* _EXERCISE PROMPT_
Output the data below in full, byte for byte. Nothing may differ.

* _DATA PROVIDED_
----------------

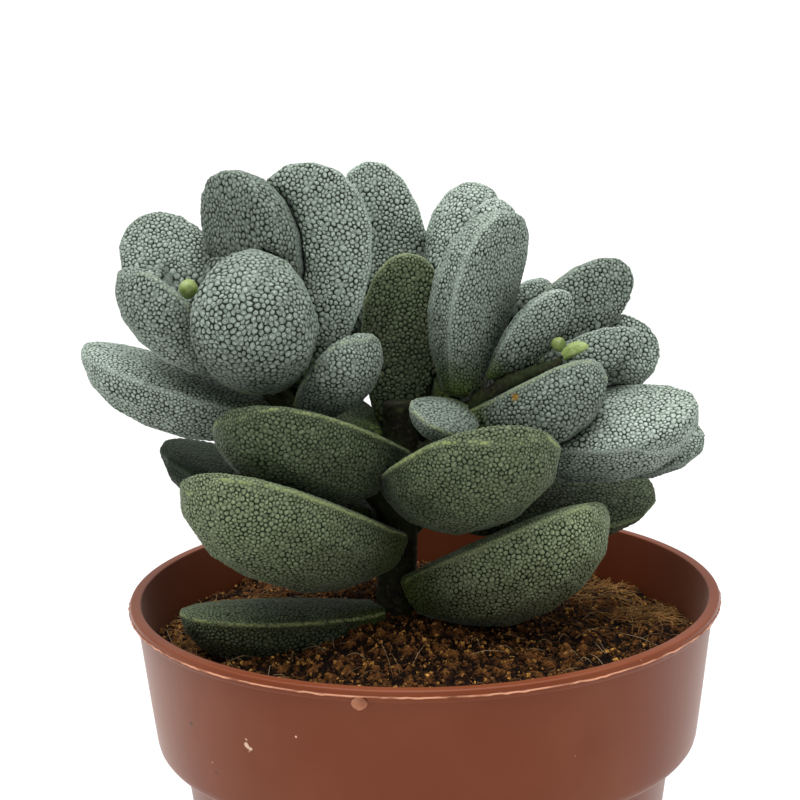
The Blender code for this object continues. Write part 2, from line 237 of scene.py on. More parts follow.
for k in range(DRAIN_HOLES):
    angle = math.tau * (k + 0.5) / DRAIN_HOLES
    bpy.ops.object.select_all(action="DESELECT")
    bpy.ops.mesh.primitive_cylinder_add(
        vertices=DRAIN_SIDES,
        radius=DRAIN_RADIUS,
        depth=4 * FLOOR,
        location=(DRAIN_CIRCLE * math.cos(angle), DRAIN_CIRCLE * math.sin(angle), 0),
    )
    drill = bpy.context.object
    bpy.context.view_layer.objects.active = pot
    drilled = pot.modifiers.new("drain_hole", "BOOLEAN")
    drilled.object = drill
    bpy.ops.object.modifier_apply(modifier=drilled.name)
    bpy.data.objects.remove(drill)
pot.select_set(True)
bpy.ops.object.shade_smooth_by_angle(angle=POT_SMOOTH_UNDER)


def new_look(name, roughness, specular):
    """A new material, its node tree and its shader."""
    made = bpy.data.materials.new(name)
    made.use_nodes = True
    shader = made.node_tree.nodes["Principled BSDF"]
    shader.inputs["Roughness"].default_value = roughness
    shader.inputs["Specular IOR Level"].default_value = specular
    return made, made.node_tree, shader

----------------

* _RESPONSE FOR THIS EXERCISE_
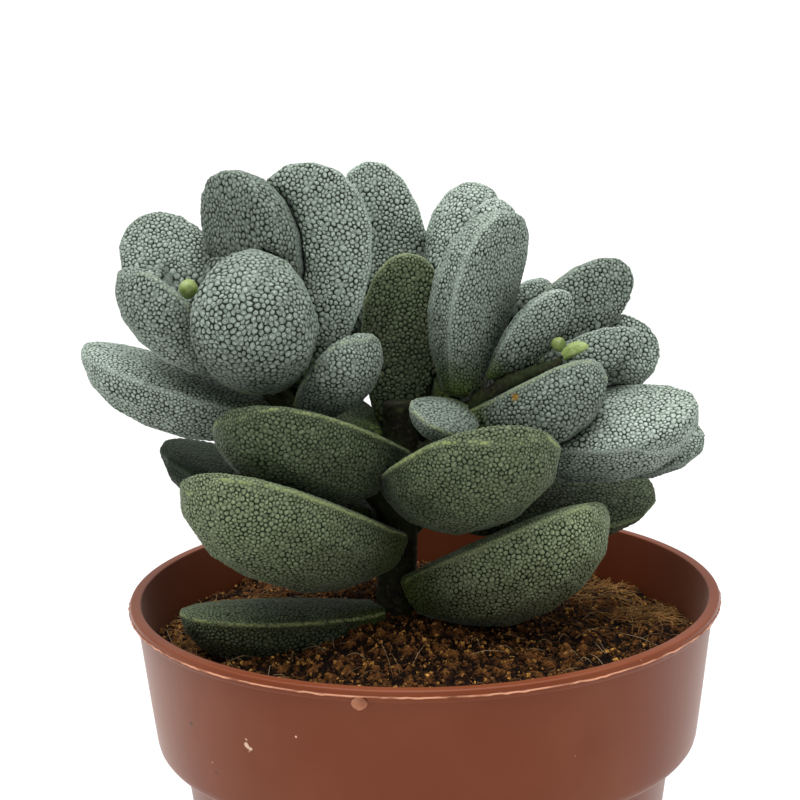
The Blender code for this object continues. Write part 2, from line 237 of scene.py on. More parts follow.
for k in range(DRAIN_HOLES):
    angle = math.tau * (k + 0.5) / DRAIN_HOLES
    bpy.ops.object.select_all(action="DESELECT")
    bpy.ops.mesh.primitive_cylinder_add(
        vertices=DRAIN_SIDES,
        radius=DRAIN_RADIUS,
        depth=4 * FLOOR,
        location=(DRAIN_CIRCLE * math.cos(angle), DRAIN_CIRCLE * math.sin(angle), 0),
    )
    drill = bpy.context.object
    bpy.context.view_layer.objects.active = pot
    drilled = pot.modifiers.new("drain_hole", "BOOLEAN")
    drilled.object = drill
    bpy.ops.object.modifier_apply(modifier=drilled.name)
    bpy.data.objects.remove(drill)
pot.select_set(True)
bpy.ops.object.shade_smooth_by_angle(angle=POT_SMOOTH_UNDER)


def new_look(name, roughness, specular):
    """A new material, its node tree and its shader."""
    made = bpy.data.materials.new(name)
    made.use_nodes = True
    shader = made.node_tree.nodes["Principled BSDF"]
    shader.inputs["Roughness"].default_value = roughness
    shader.inputs["Specular IOR Level"].default_value = specular
    return made, made.node_tree, shader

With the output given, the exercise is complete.